Знают ли в кремлевских кругах о размахе подобных настроений или по-прежнему довольствуются ходульным трепом о невежестве и бандитизме? Скорее всего догадываются, но как разрулировать такую ситуацию, не представляют.
Федеральный Центр психологически вполне устраивает привычно-примитивное понимание обстановки, когда есть некий враг-экстремист (исламский), которого надо догнать и уничтожить, и тогда все будет хорошо. О том, что людей провоцируют на экстремизм, думать как-то не хочется. А пока в Дагестане порой можно услышать, «если так дальше будет продолжаться, нам, что, всем в горы уходить?». В XIX веке военный министр князь Александр Иванович Чернышев, сам участник партизанских действий в 1812 году, дал нагоняй генералам за то, что они постоянно провоцируют на Кавказе партизанскую войну. Нынешняя власть все время наступает на те же грабли.
В поисках выхода
Если Центр действительно хочет выстроить эффективный курс в регионе, то ему как минимум следует найти оптимальное сочетание «кнута и пряника», контроля над местными элитами и предоставления им прав действовать самостоятельно. Причем для каждой республики необходим свой особый подход. С этой точки зрения можно вообще поставить под сомнение возможность выработки единой кавказской политики. Тем более что таковой как не было, так и нет. Понимаю всю нестандартность такого суждения, но как гипотеза оно имеет право на существование. Проблемы действительно общие, но их решение во многом обусловлено местной спецификой. Проект «чеченизации» («кадыризации») может оказаться востребован только в одном субъекте. В конце концов, даже выстраивая некую единую общекавказскую политику, целесообразно исходить из специфики каждой республики. Кстати, в кавказских республиках немало людей относятся к Кадырову с уважением (кое-кто им даже восхищен), но жить при таком режиме не хотят.

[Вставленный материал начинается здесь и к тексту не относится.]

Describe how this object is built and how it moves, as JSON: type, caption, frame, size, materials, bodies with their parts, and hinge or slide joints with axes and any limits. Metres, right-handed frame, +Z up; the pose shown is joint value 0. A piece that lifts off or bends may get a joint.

На Северном Кавказе ощущается человеческая и «политическая» усталость. Центру надо не только сооружать долгосрочные многолетние программы, но и по возможности предпринимать решения, способные разрядить острые сиюминутные ситуации, постоянно возникающие едва ли не в каждой республике.
Недавно член Общественной палаты Максим Шевченко предложил проект под незатейливым названием «Мир Кавказу». Он начался в Дагестане, в городах которого прошли встречи с людьми, что называется, всех сословий и возрастов. Народ, а это был именно народ, в выражениях не стеснялся. Людям надоела неопределенность, они готовы к действию.